Carrie lives and works in her Upper East Side apartment. A writer, her apartment is filled with books and magazines, well-organized on shelves. Her furnishings range from flea-market finds to some fine mid-century pieces.

Her apartment looks lived in and gives a history of the show. For example, the purchases from flea-market trips that were shown on the show stay in her apartment. There’s a bowl of matchbooks of restaurants the women frequent.

But the most-requested place when visitors tour the set is Carrie’s huge closet packed with clothes. “Carrie’s closet is what Samantha’s bed is to Samantha,” Wiesel said.

BOX with mainbar

‘SEX’ tips

Each of the women on “Sex and the City” have a distinct style, formed by their personalities, jobs, finances and lifestyles. Set designer Karin Wiesel said it’s important to keep those traits in mind as you decorate your own home.

Some of her suggestions:

• Ask yourself questions. How do you spend time at home? Do you have kids or pets? What’s the most important room? Do you have a favorite piece of furniture?

• What inspires you? Look at home decorating magazines and mark the things you’re drawn to. Do you like bright or calm colors, for example.

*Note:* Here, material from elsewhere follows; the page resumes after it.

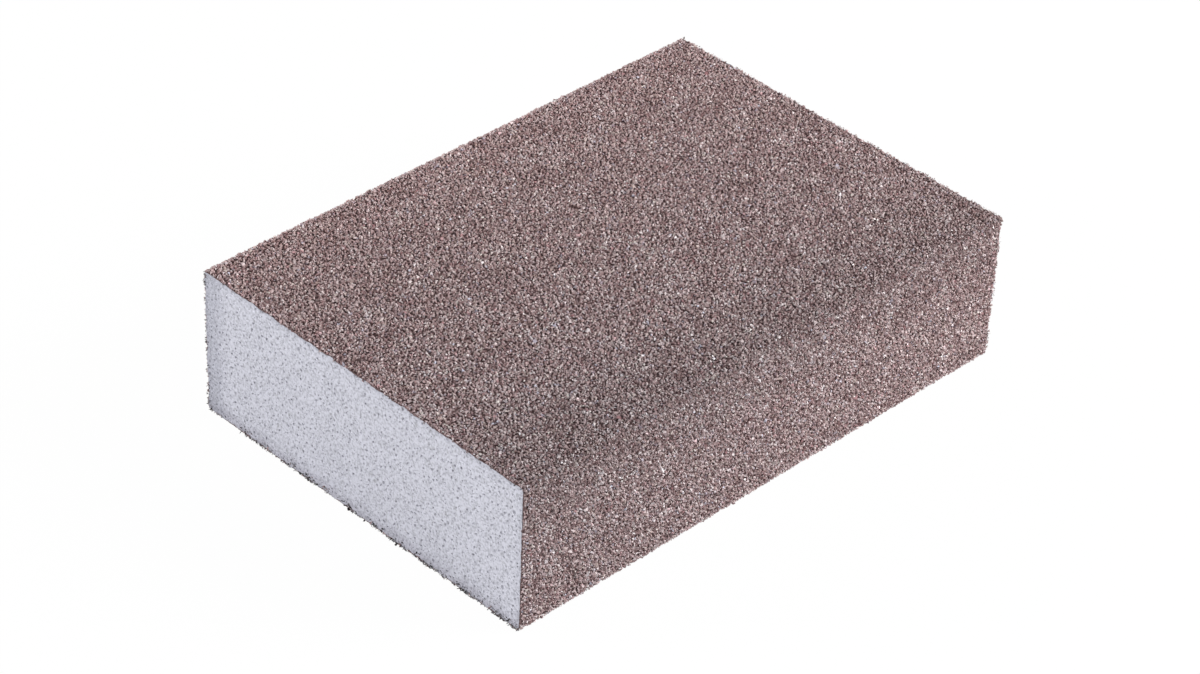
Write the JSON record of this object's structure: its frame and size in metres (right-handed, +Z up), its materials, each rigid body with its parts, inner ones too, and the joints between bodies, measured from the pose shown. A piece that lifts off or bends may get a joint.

• Look for inspiration. Wiesel said she fell in love with a bright, striped place setting and wanted to use it for the show. A restaurant — from the walls to the menus — was designed with the place setting as the model.

• Approach each room as a whole. You don’t have to furnish the whole room at once, but it helps down the road if you have a coherent plan in the beginning.

• Measure the room before you go shopping. Consider drawing the furniture on a template, since it’s hard to figure scale in a showroom.

• Don’t pick paint from a chip. Put some on the wall and live with it. See how it looks in various light.

• Invest in good task lighting (in a reading area, for example), and buy the best quality furniture you can afford.

• All that said, take some risks. Consider your needs and your family’s when you start decorating.

“You’re the main character for this show that’s your life,” she said. “So why not make it a little sexier?”